Par un arrêt du 16 février 2024, le Conseil d’État s’est prononcé sur la durée conforme d’une exclusion des marchés publics lorsqu’une condamnation pour corruption a été prononcée… par un jugement non définitif.

Explication.

Dans le droit européen et français de la commande publique, l’acheteur dispose parfois d’une faculté, parfois d’une obligation, d’écarter de la procédure de passation de ses marchés certains opérateurs déméritants.

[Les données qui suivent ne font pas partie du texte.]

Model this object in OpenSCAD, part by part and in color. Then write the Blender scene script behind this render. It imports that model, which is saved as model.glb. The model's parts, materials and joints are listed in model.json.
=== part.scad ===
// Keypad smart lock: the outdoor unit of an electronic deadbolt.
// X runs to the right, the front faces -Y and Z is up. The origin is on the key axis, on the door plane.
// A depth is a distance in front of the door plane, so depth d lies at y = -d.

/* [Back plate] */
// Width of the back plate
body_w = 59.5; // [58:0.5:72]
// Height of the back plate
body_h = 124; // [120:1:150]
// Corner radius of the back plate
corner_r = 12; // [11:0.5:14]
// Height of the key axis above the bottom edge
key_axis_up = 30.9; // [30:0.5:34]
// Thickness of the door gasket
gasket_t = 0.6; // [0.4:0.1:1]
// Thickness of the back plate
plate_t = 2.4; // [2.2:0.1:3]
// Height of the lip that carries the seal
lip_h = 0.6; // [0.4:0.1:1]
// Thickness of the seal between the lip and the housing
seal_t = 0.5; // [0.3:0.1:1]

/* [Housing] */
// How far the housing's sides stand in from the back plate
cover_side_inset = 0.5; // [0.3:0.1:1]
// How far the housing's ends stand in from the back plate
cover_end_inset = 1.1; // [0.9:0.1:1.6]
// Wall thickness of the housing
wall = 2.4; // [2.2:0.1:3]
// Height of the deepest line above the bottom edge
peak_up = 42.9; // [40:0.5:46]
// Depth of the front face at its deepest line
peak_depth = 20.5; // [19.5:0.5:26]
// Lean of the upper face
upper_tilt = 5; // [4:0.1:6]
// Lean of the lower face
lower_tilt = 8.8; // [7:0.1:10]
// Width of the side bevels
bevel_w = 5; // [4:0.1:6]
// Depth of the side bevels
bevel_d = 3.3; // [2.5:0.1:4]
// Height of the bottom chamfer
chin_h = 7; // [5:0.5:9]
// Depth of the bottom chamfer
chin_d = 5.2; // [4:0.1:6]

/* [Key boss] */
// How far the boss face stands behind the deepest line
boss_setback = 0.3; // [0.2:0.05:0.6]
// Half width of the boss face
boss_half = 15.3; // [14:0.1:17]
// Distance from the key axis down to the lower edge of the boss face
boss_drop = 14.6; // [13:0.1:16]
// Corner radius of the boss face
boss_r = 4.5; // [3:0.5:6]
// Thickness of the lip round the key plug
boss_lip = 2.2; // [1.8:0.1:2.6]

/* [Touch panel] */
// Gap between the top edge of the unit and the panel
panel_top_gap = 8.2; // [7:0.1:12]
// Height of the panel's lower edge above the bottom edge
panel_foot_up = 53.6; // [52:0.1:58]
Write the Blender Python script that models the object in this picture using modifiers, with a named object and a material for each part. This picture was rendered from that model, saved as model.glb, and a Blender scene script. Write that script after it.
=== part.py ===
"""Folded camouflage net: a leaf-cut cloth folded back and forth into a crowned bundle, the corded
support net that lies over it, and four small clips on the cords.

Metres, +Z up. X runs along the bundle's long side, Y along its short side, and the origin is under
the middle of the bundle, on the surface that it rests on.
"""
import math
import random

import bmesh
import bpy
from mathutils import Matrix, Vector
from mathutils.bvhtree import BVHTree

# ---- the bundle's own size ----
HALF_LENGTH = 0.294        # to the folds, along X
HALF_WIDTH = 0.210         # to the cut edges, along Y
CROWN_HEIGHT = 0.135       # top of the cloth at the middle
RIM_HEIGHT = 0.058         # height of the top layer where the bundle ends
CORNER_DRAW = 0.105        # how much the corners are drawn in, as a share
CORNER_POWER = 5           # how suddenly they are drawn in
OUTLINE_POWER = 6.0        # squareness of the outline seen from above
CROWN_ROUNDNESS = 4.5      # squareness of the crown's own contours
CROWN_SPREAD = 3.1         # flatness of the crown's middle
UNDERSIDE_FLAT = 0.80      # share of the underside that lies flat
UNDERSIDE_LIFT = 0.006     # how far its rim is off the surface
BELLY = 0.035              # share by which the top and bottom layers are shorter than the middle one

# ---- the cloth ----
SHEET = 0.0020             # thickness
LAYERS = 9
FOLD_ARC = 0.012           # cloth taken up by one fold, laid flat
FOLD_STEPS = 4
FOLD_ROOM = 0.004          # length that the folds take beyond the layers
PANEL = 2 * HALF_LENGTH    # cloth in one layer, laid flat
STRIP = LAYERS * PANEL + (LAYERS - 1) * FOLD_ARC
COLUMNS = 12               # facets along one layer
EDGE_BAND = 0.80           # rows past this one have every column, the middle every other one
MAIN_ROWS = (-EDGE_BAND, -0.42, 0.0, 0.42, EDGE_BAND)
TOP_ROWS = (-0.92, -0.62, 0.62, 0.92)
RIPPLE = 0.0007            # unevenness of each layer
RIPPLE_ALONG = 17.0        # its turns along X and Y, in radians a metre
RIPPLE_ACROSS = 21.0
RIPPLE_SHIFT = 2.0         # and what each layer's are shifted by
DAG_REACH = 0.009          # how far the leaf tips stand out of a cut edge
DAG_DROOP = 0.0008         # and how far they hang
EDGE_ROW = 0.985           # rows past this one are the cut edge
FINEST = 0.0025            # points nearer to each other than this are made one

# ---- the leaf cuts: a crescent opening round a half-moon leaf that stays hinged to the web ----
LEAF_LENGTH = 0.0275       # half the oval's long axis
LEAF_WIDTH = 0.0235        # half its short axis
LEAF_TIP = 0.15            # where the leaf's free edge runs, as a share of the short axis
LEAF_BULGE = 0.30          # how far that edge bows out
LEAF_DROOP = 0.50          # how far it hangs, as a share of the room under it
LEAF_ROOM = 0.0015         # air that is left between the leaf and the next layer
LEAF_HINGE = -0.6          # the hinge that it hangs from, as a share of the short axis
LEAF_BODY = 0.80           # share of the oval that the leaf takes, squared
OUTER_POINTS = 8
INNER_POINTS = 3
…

En particulier, l’article L. 2141-8 du code de la commande publique issue de la directive « marchés » prévoit que l’acheteur peut notamment exclure les personnes qui « ont entrepris d’influer indûment sur le processus décisionnel de l’acheteur ou d’obtenir des informations confidentielles susceptibles de leur donner un avantage indu lors de la procédure de passation du marché ».

Il en va ainsi comme en l’espèce lorsque l’associé principal d’une entreprise a été condamné pour des faits de corruption active dans le cadre de la passation d’un marché.

Se pose néanmoins la question de savoir pendant quelle durée cette exclusion peut valablement perdurer.

En l’occurrence la directive « marchés » 2014/24/UE du 26 février 2014 prévoit que la durée doit soit avoir été fixée par jugement définitif, c’est-à-dire insusceptible de recours, soit, lorsque tel n’est pas le cas, doit être limitée :

  • à cinq ans (à compter du jugement) si le jugement définitif a eu lieu mais n’a pas fixé la durée ;
  • à trois ans (à compter des faits) si aucun jugement définitif n’est intervenu.

En l’occurrence l’entreprise visée par la sanction d’exclusion avait, en l’espèce, vu son associé principal condamné par un jugement non définitif, donc encore susceptible d’appel ou de pourvoi en cassation à l’occasion duquel une relaxe pourrait être prononcée.

Pour le Conseil d’État il en résulte que les faits relèvent nécessairement de l’hypothèse où la durée doit être fixée à trois ans.

Mais pour assurer l’effet utile de ces dispositions, il aménage le point de départ de ce délai :

« Toutefois, lorsqu’une condamnation non définitive a été prononcée à raison de ceux-ci, cette durée de trois ans court à compter de cette condamnation », et non plus des faits eux-mêmes.